Baudelaire: At the Limits and Beyond
Baudelaire : At the Limits and Beyond
by Nicolae Babuts

Charles Baudelaire (1821-1867)

One of the greatest French poets of the 19th century, who formed with Stephane Mallarme and Paul Verlaine the so-called Decadents.

Baudelaire was born in Paris. He studied at the College Royal, Lyon (1832-36) and Lycee Louis-le-Grand, Paris (1936-39), from where he was expelled. His intention was from his early age to live by writing, but still he enrolled as a law student in 1840 at the Ecole de Droit. Probably at this time he became addicted to opium and contracted syphilis, which turned out to be leathal. During this period Baudelaire fell heavily in debt and he never finished his law studies.

In 1841 Baudelaire was sent to on a voyage to India, but he stopped off at Maurius. On his return to Paris in 1842 he met Jeanne Duval, a woman of mixed race, who became his mistress and inspiration for such poems as "Black Venus". From 1842 Baudelaire lived on his inheritance from his father. Two years later this income was deprived by law of control over it by the Counseil Judicaire.

In the late 1840s Baudelaire become involved in politics. He fought at the barricades during the revolution of 1848 and in the same year he also cofounded the journal Le Salut Public. He was associated with Proudhon and opposed the coup d'etat of Louis-Napoleon Bonaparte in December 1851. Subsequently Baudelaire remained aloof from politics and adopted increasingly reactionary attitude. In the 1850s he was involved with Marie Daubrun (1854-55) and Apollonie Sabatier (1857).

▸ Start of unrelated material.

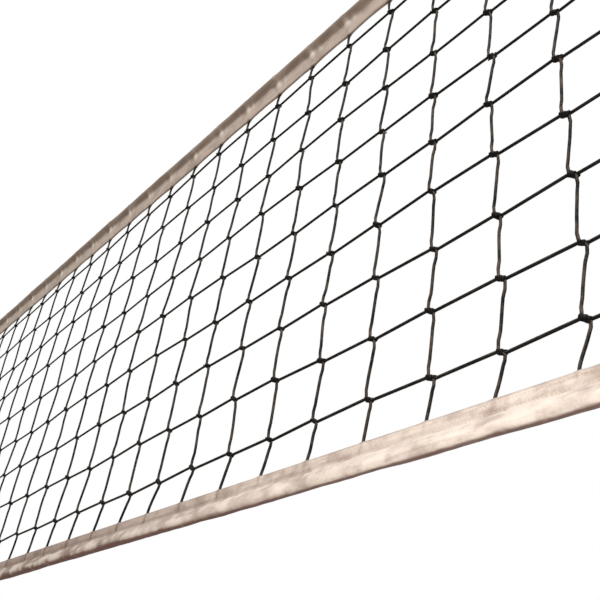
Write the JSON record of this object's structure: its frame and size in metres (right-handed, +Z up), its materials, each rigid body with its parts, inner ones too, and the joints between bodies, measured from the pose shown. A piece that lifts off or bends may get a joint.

Baudelaire published his first novel, the autobiographical LA FANFARIO in 1847. From 1852 to 1865 he was occupied in translating Edgar Allan Poe's writings. When his LES FLEURS DU MAL (FLOWERS OF EVIL) appeared in 1857 all involved — author, publisher, and printer — were prosecuted and found guilty of obscenity and blasphemy.

The remaining years of Baudelaire's life were darkened by despair and financial difficulties. He returned to Paris in 1864 from extended stay in Brussels and stayed in a sanatorium. He died in Paris of aphasiac and hemiplagiac on August 31, 1867 in his mother's arms.